X_train, y_train, X_test, y_test = load_mnist()
train_acc = []
train_errors = []
test_acc = []
test_errors = []

width_list = [13000]
for width in width_list:
    print(width)

    model = keras.models.Sequential()
    model.add(layers.Dense(width, input_dim=X_train.shape[1], activation='relu', trainable=False))
    model.add(layers.Dense(1, input_dim=width, activation='linear'))
    model.compile(loss="binary_crossentropy", optimizer='adam', metrics=["accuracy"])

    callbacks = [EarlyStoppingByLossVal(monitor='loss', value=0.00001, verbose=1)]
    model.fit(X_train, y_train, batch_size=X_train.shape[0], epochs=1000000, verbose=1, callbacks=callbacks)


    train_errors.append(model.evaluate(X_train, y_train)[0])
    test_errors.append(model.evaluate(X_test, y_test)[0])
    train_acc.append(model.evaluate(X_train, y_train)[1])
    test_acc.append(model.evaluate(X_test, y_test)[1])

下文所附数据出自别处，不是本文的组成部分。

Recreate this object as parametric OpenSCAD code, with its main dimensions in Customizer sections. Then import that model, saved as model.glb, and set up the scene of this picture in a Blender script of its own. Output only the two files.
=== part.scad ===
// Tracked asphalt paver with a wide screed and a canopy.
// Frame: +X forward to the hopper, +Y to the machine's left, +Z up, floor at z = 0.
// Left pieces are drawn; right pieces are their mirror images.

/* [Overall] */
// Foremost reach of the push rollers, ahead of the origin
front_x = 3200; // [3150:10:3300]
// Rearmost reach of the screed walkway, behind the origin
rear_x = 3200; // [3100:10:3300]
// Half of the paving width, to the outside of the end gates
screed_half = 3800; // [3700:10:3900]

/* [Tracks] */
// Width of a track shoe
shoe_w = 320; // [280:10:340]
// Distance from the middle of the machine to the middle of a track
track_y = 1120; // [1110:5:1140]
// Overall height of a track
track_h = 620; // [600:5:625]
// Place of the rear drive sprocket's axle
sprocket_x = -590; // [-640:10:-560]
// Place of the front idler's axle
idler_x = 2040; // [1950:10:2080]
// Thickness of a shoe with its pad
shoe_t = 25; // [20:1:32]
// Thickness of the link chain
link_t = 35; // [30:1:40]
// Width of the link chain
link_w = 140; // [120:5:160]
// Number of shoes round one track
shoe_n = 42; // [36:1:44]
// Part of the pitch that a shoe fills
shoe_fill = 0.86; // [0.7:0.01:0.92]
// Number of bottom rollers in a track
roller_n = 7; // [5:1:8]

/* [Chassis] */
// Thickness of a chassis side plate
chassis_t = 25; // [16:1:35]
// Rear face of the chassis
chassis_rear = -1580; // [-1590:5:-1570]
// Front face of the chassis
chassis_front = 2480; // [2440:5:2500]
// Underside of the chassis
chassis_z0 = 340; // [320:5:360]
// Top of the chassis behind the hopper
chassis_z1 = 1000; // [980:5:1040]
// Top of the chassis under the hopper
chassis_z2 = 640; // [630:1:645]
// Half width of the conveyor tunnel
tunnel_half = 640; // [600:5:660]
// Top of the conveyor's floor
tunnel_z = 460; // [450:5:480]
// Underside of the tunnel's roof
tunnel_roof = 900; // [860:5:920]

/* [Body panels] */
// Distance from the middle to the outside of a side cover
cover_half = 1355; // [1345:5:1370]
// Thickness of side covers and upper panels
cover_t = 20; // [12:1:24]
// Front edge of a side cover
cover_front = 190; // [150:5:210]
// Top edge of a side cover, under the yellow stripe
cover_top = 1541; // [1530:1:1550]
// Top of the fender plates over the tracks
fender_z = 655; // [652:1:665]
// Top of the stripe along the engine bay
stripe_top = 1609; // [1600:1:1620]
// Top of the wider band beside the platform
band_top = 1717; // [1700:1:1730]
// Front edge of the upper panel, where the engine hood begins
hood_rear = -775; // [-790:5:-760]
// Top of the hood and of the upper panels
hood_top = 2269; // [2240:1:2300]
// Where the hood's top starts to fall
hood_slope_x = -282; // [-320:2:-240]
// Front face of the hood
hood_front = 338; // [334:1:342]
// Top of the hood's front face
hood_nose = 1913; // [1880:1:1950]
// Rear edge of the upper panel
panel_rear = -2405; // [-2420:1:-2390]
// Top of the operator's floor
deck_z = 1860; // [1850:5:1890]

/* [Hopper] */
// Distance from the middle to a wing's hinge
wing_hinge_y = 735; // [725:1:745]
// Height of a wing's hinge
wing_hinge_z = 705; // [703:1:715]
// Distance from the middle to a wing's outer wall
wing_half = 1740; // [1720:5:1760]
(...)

plt.plot(width_list, train_errors, marker='D')
plt.xlabel("width")
plt.ylabel("train loss")
plt.show()
plt.plot(width_list, test_errors, marker='D')
plt.xlabel("width")
plt.ylabel("test loss")
plt.show()
plt.plot(width_list, train_acc, marker='D')
plt.xlabel("width")
plt.ylabel("train acc")
plt.show()
plt.plot(width_list, test_acc, marker='D')
plt.xlabel("width")
plt.ylabel("test acc")
plt.show()

1 个答案:

答案 0 :(得分:1)

(二进制)分类问题在最后一层的线性激活是毫无意义的;将最后一层更改为:

model.add(layers.Dense(1, input_dim=width, activation='sigmoid'))

最后一层的线性激活用于回归问题,而不用于分类问题。